14 Septembre 2019
Laure Limongi est une auteure fascinante. Totalement vouée à la littérature, corps et âme, pour le coup l'expression n'est pas galvaudée. On avait été estomaqué par l'écriture de Soliste, emballé par Anomalies des zones profondes du cerveau, presque un traité scientifique sur la migraine. Et puis entre-temps il y avait eu ce projet fou de Ensuite, j'ai rêvé de papayes et de bananes. Laure Limongi n'est jamais là où on l'attend. Et ça, c'est plutôt une très grande qualité. Avec On ne peut pas tenir la mer entre ses mains, l'auteure bastiaise se projette dans ses souvenirs, son enfance. Stop ! Ce n'est pas une autobiographie. Mais il y a une part d'elle-même évidente.
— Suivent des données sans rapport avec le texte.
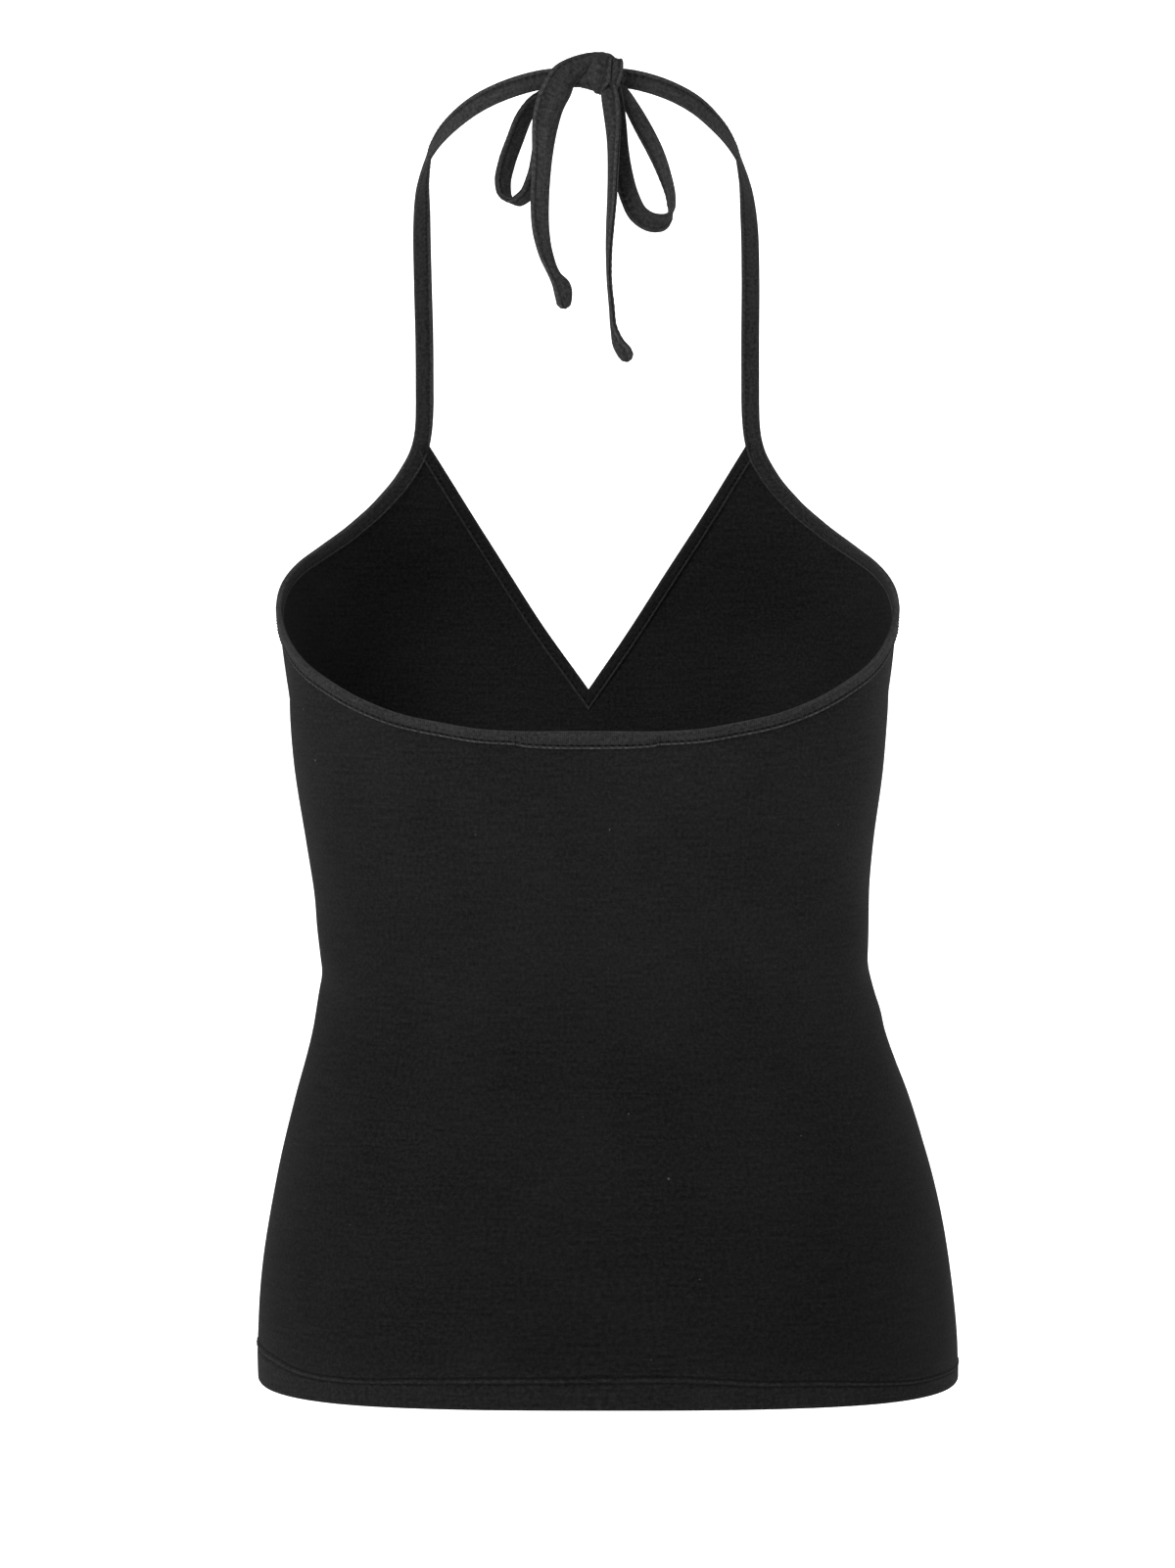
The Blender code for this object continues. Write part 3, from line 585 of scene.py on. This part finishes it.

Huma revient en Corse après des années de travail (d'exil ?) sur le continent. Sa famille a totalement disparu. La maison où elle a grandi ne lui appartient plus. Et elle se souvient. D'un lourd secret familial. D'une grand-mère acariâtre, possessive, égocentrique, violente. La jeunesse d'Huma s'est faite entre une mère magnifique, au tabagisme XXL, un père mystérieux qui va disparaître, cette ancêtre à moitié psychopathe. Et puis l'Alcyon, cette maison, avec ses recoins, son escalier, ses ombres. Huma remonte le fil de son histoire jusqu'à la découverte de ce qui pèse sur son clan. Tensions entre les hommes de la famille, les femmes, les générations. Avalanche de non-dits et de menaces voilées.
Roman sur la Corse, sur la dépossession d'une identité, On ne peut pas tenir la mer entre ses mains déroule une énorme étude psychologique autant qu'une belle galerie de portraits cassés. Mais c'est parfois le premier aspect qui prend le dessus. Un peu trop. Pas de quoi rendre cette narration indigeste toutefois, car si c'est une belle radioscopie de fêlures familiales, le roman est aussi une ode à la maison de famille, pilier central des Corses (mais pas seulement sans doute), là où trois, quatre, cinq générations ont vécu, dormi, aimé. Cette notion est centrale dans la vie insulaire et bien sûr dans la vie de Huma qui sent comme une fin de règne, lorsque L'Alcyon aussi, sort de son existence. Laure Limongi réussi ici quelque chose de difficile, à savoir attraper ce sentiment d'appartenance à un lieu, une bâtisse, ciment de l'identité. Ne dit-on pas casata pour nom de famille, en corse ?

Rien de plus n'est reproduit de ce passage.